Written instruction:
Return verbatim everything from the first line through the line that contains "middle = polar(26.1 * MM, turned)", and stop there.

Information provided:

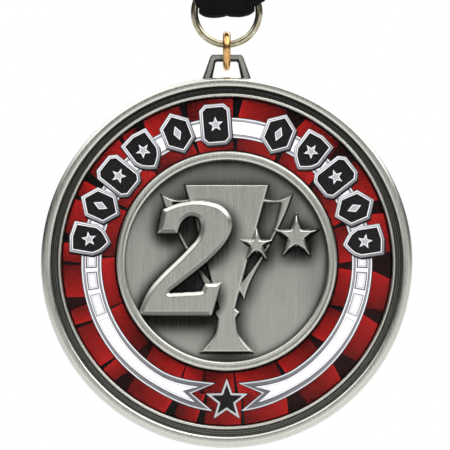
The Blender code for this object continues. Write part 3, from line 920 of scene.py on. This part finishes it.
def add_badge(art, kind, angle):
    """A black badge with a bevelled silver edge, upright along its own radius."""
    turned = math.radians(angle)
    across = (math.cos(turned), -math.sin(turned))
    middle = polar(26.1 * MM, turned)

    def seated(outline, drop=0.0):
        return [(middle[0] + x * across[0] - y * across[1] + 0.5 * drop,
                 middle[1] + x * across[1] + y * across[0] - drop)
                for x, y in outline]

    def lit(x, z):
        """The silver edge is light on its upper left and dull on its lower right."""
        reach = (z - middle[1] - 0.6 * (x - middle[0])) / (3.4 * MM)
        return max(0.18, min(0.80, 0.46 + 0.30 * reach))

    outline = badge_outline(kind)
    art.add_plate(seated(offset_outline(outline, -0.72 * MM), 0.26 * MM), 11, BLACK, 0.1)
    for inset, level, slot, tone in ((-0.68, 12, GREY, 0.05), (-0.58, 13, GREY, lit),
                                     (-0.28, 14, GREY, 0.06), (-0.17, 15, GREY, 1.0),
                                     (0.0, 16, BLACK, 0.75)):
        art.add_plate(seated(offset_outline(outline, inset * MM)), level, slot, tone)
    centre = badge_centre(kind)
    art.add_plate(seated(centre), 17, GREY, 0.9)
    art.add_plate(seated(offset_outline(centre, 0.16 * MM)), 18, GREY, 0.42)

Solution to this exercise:
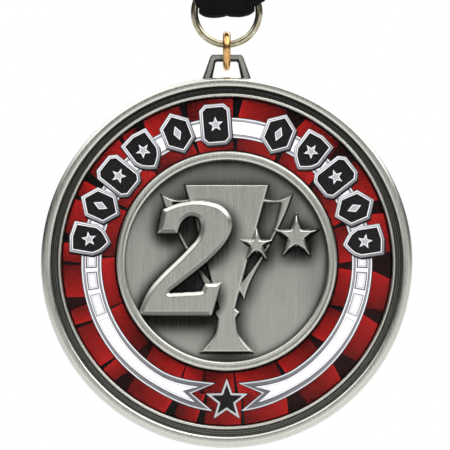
The Blender code for this object continues. Write part 3, from line 920 of scene.py on. This part finishes it.
def add_badge(art, kind, angle):
    """A black badge with a bevelled silver edge, upright along its own radius."""
    turned = math.radians(angle)
    across = (math.cos(turned), -math.sin(turned))
    middle = polar(26.1 * MM, turned)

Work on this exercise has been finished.